Part of my belief that it was the right thing to do was based on an understanding of the operations of large organizations. What the Algerian officials wanted, what their system required, was an official-looking American paper to check off their list and add to the file. I was sure no one would even bother to read it—it was in English, after all—or would care what it said, or did not say.
Their rules required a paper to the effect that Ms. X was not married, precisely the kind of statement the French and Algerian Governments routinely provide. It probably never occurred to anyone that such a thing was unavailable from the United States. When my beribboned parchment was handed in, the Algerians naturally assumed it contained the information requested. There was no reason for them to assume otherwise.
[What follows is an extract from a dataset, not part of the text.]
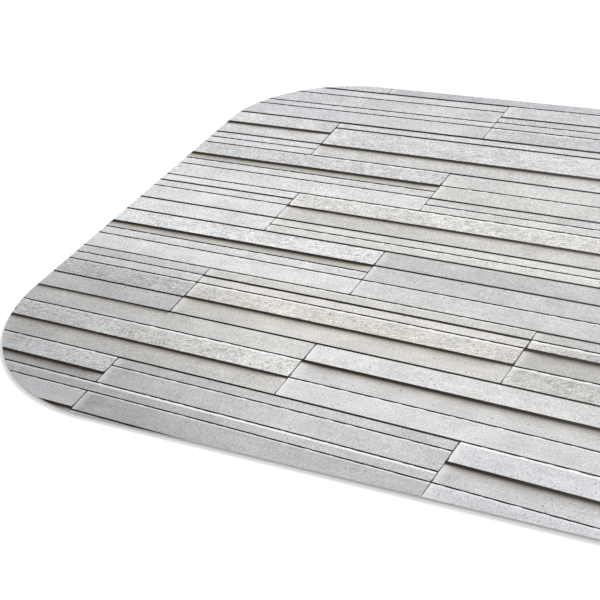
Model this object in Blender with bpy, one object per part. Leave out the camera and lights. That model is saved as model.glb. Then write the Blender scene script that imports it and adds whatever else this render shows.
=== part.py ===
"""Chair mat: a thin laminated sheet that protects the floor under an office chair.

The mat is one rounded rectangle, and its five layers share that outline. From the floor up
they are an anti-slip backing, a glass fleece that keeps the sheet flat, a foamed core, a
printed decor film and a clear wear layer. Each layer is bonded to the next one over its
whole face, so nothing moves.

Metres, +Z up. The origin is the middle of the underside, and +X runs along the long side.
"""

import math

import bpy

# The outline that all layers share.
MAT_WIDTH = 1.200
MAT_DEPTH = 0.900
CORNER_RADIUS = 0.185
CORNER_STEPS = 36  # straight steps in each quarter circle

# The adhesive between two layers is left as a gap of this height.
BOND_LINE = 0.00005

# Each layer from the floor up: node name, thickness, colour, roughness.
LAYERS = (
    ("anti_slip_backing", 0.00060, (0.54, 0.54, 0.55), 0.85),
    ("glass_fleece", 0.00025, (0.78, 0.78, 0.74), 0.90),
    ("foam_core", 0.00100, (0.42, 0.41, 0.40), 0.75),
    ("printed_film", 0.00015, (0.62, 0.61, 0.59), 0.55),
    ("wear_layer", 0.00030, (0.86, 0.87, 0.88), 0.30),
)

COLLECTION_NAME = "chair_mat"


def clear_scene():
    """Removes whatever objects the file starts with."""
    for item in list(bpy.data.objects):
        bpy.data.objects.remove(item)


def make_collection(name):
    """A collection for the mat's layers, linked to the scene."""
    collection = bpy.data.collections.new(name)
    bpy.context.scene.collection.children.link(collection)
    return collection


def make_material(name, colour, roughness):
    """A plain non-metallic material."""
    material = bpy.data.materials.new(name)
    material.use_nodes = True
    shader = material.node_tree.nodes["Principled BSDF"]
    shader.inputs["Base Color"].default_value = (*colour, 1.0)
    shader.inputs["Roughness"].default_value = roughness
    shader.inputs["Metallic"].default_value = 0.0
    return material


def rounded_rectangle(width, depth, radius, steps):
    """Points of a rounded rectangle about the origin, anticlockwise from the right-hand side."""
    corner_x = width / 2 - radius
    corner_y = depth / 2 - radius
    centres = (
        (corner_x, corner_y),
        (-corner_x, corner_y),
        (-corner_x, -corner_y),
        (corner_x, -corner_y),
    )
    points = []
    for quarter, (centre_x, centre_y) in enumerate(centres):
        for step in range(steps + 1):
            angle = (quarter + step / steps) * math.pi / 2
            x = centre_x + radius * math.cos(angle)
            y = centre_y + radius * math.sin(angle)
            points.append((x, y))
    return points


def make_layer(name, outline, thickness, bottom, material, collection):
    """One flat layer: the outline as a filled curve, with its underside at the height bottom."""
    curve = bpy.data.curves.new(name, "CURVE")
    curve.dimensions = "2D"
    curve.fill_mode = "BOTH"
    curve.extrude = thickness / 2
    spline = curve.splines.new("POLY")
    spline.points.add(len(outline) - 1)
    for point, (x, y) in zip(spline.points, outline):
        point.co = (x, y, 0.0, 1.0)
    spline.use_cyclic_u = True
    curve.materials.append(material)
    layer = bpy.data.objects.new(name, curve)
    layer.location.z = bottom + thickness / 2
    collection.objects.link(layer)
    return layer


def make_mat():
    """Stacks the layers from the floor up."""
    collection = make_collection(COLLECTION_NAME)
    outline = rounded_rectangle(MAT_WIDTH, MAT_DEPTH, CORNER_RADIUS, CORNER_STEPS)
    bottom = 0.0
    for name, thickness, colour, roughness in LAYERS:
        material = make_material(name, colour, roughness)
        make_layer(name, outline, thickness, bottom, material, collection)
        bottom += thickness + BOND_LINE


clear_scene()
make_mat()
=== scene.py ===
"""Looks, floor, light and camera for a flat chair mat printed with a dry-stone wall."""
import math
import random
from collections import namedtuple

import bmesh
import bpy
from mathutils import Matrix, Vector


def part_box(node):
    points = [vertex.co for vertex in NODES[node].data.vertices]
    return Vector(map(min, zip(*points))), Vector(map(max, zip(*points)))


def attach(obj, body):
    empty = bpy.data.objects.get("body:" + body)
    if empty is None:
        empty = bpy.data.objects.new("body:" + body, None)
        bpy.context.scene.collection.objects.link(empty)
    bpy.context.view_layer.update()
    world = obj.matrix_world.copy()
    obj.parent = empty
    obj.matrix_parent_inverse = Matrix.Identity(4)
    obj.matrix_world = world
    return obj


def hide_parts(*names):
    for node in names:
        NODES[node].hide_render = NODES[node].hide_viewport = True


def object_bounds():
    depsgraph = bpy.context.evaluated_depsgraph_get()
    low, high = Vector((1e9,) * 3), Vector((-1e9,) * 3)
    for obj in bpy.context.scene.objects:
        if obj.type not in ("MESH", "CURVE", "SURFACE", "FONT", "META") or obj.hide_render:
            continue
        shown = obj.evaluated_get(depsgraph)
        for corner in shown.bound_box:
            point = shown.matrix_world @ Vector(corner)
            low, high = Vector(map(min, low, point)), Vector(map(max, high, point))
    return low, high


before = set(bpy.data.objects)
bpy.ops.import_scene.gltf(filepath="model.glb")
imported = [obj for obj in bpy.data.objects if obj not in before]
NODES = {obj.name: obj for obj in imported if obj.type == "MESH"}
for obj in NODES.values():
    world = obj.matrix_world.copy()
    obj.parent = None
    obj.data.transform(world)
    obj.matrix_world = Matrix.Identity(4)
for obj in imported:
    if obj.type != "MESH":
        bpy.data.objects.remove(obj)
cad_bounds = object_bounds()
MAT_LOW, MAT_HIGH = cad_bounds
TOP = MAT_HIGH.z


# ---------------------------------------------------------------- the printed wall
# Plan coordinates start at the mat's near-left corner, x to the right and y away, in metres.
# The wall is printed in perspective: its courses grow away from the near edge and drop
# towards the right, and its upright seams fan out from one plumb line.

COURSE = 0.01448
COURSE_GROWTH = 0.0041
FIRST_LEVEL = 0.0118
NEAREST_COURSE = -2
FARTHEST_COURSE = 51

EYE_LEVEL = 0.87
DROP_SLOPE = 0.033
DROP_CURVE = 0.0275

PLUMB_LINE = 0.17
FAN_SPREAD = 0.36
FAN_MIDDLE = 0.45

FIRST_COURSE = -6
PANEL = 0.42
PANELS = 4
CELL = 0.03
CORNER_RADIUS = 0.185
OUTLINE_STEP = 0.006
CUT_TOLERANCE = 1e-5

# Line widths of the joints in the nearest course, in metres, and how they grow with the courses.
JOINTS = {"thin": 0.0020, "lit": 0.0021, "medium": 0.0026, "deep": 0.0031}
# A joint under a proud stone: its least width, and what a full overhang adds to it.
SHADED_JOINT = 0.0018
SHADED_GAIN = 0.0021
JOINT_GROWTH = 1.8
GLINTS = {"thin": 0.35, "lit": 1.0}
OVERHANG = 0.25
SEAM = 0.0008
PROUD_SEAM = 0.0017

# A stone's height in courses, its finish, its lightness in the print, the joint above it,
# and how far it stands out of the wall, from 0 to 1, and so shades the stone below it.
Stone = namedtuple("Stone", "courses finish tone joint proud")


def smooth(courses, tone, joint="thin", proud=0.0):
    """A sawn stone."""
    return Stone(courses, 0.0, tone, joint, proud)


def rough(courses, tone, joint="lit", proud=1.0):
    """A stone with a hammered face, which stands proud unless it says otherwise."""
    return Stone(courses, 1.0, tone, joint, proud)


# Each band is where its first seam is, how long its panels are, and the panels that repeat.
# A panel is a warmth, from -1 for bluish to 1 for beige, and its stones from the nearest.
# Neighbours that are alike in every way are one long stone.
WALL = [
    (0.168, PANEL, [
        (-0.3, [smooth(6.1, 0.78), smooth(1.9, 0.835, proud=1.0), smooth(1, 0.77, "lit"),
                smooth(1.12, 0.76), rough(1.88, 0.86)]),
        (0.3, [smooth(5.9, 0.78, "medium"), smooth(2.1, 0.735), smooth(1, 0.77, "lit"),
               smooth(2, 0.80), smooth(1, 0.79, "medium")]),
        (-0.8, [smooth(5.9, 0.78, "medium"), smooth(2.1, 0.825), smooth(2, 0.795),
                smooth(2, 0.84, "lit", proud=1.0)]),
    ]),
    (0.372, PANEL, [
        (0.5, [smooth(2, 0.825), rough(2, 0.85, proud=0.65), smooth(2, 0.84, "medium")]),
        (0.0, [smooth(2, 0.85), smooth(2, 0.835), smooth(2, 0.87, "medium", proud=1.0)]),
    ]),
    (0.177, 0.411, [
        (0.0, [smooth(2, 0.80, "medium", proud=0.4), rough(2, 0.80, proud=0.2), smooth(1, 0.85),
               smooth(1, 0.83)]),
        (1.3, [smooth(2.12, 0.835), rough(1.88, 0.84, proud=0.7), smooth(1, 0.855, "deep"),
               smooth(1, 0.82)]),
        (0.8, [rough(2, 0.80, proud=0.2), smooth(2, 0.77), rough(1, 0.80),
               smooth(1, 0.81, "medium")]),
    ]),
    (0.364, PANEL, [
        (0.1, [smooth(2, 0.885), smooth(1, 0.86), smooth(1, 0.80), rough(2, 0.885, "medium")]),
        (0.2, [smooth(2, 0.82), smooth(2, 0.795, "medium"), smooth(2, 0.765, "medium")]),
    ]),
    (0.200, PANEL, [
        (0.0, [smooth(2, 0.87, "medium"), smooth(2, 0.865), smooth(1, 0.87, "medium"),
               smooth(1, 0.885)]),
        (0.7, [smooth(1, 0.84), smooth(1, 0.855, "medium"), smooth(2, 0.795),
               rough(2, 0.845, proud=0.6)]),
        (0.2, [smooth(2, 0.815), rough(2, 0.84, "medium"), smooth(2, 0.80, "medium")]),
    ]),
    (0.364, PANEL, [
        (0.1, [smooth(2, 0.86), smooth(1, 0.845), smooth(1, 0.77), rough(2, 0.82)]),
        (0.5, [smooth(1, 0.835), smooth(1, 0.805, "medium"), smooth(2, 0.82),
               smooth(2, 0.82, "medium")]),
    ]),
    (0.170, PANEL, [
        (-0.1, [smooth(1, 0.855), smooth(1, 0.86, "medium"), smooth(2, 0.84, "medium"),
                rough(2, 0.84, "medium")]),
        (0.0, [smooth(2, 0.815), rough(3, 0.84, "medium"), smooth(1, 0.835, "deep")]),
        (0.3, [smooth(2, 0.83, "medium"), smooth(1, 0.80), rough(2, 0.84), smooth(1, 0.82)]),
    ]),
    (0.368, PANEL, [
        (-0.4, [smooth(2, 0.815), smooth(0.88, 0.83), smooth(1.95, 0.81),
                smooth(1.17, 0.84, "medium")]),
        (-0.5, [rough(2, 0.78, proud=0.2), smooth(1, 0.79), smooth(1, 0.80, "medium"),
                smooth(2, 0.80)]),
    ]),
    (0.197, PANEL, [
        (-0.5, [smooth(6, 0.80)]),
        (-1.1, [smooth(6, 0.75)]),
    ]),
]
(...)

Unable to give them what they wanted, I gave them the next best thing: something that looked like what they wanted. Even Ms. X did not bother to read it, at least not while she was in our offices.
At that moment, I was convinced my efforts would indeed improve her life, as well as the lives of her parents, her husband, and their children. Throughout the many intervening years, whenever my thoughts turn in that direction, I have always drawn comfort and satisfaction from the knowledge that I did the right thing, that the piece of paper made her entire world a far better place. That is only pleasant speculation, however. I never heard another word from, or about, Ms. X.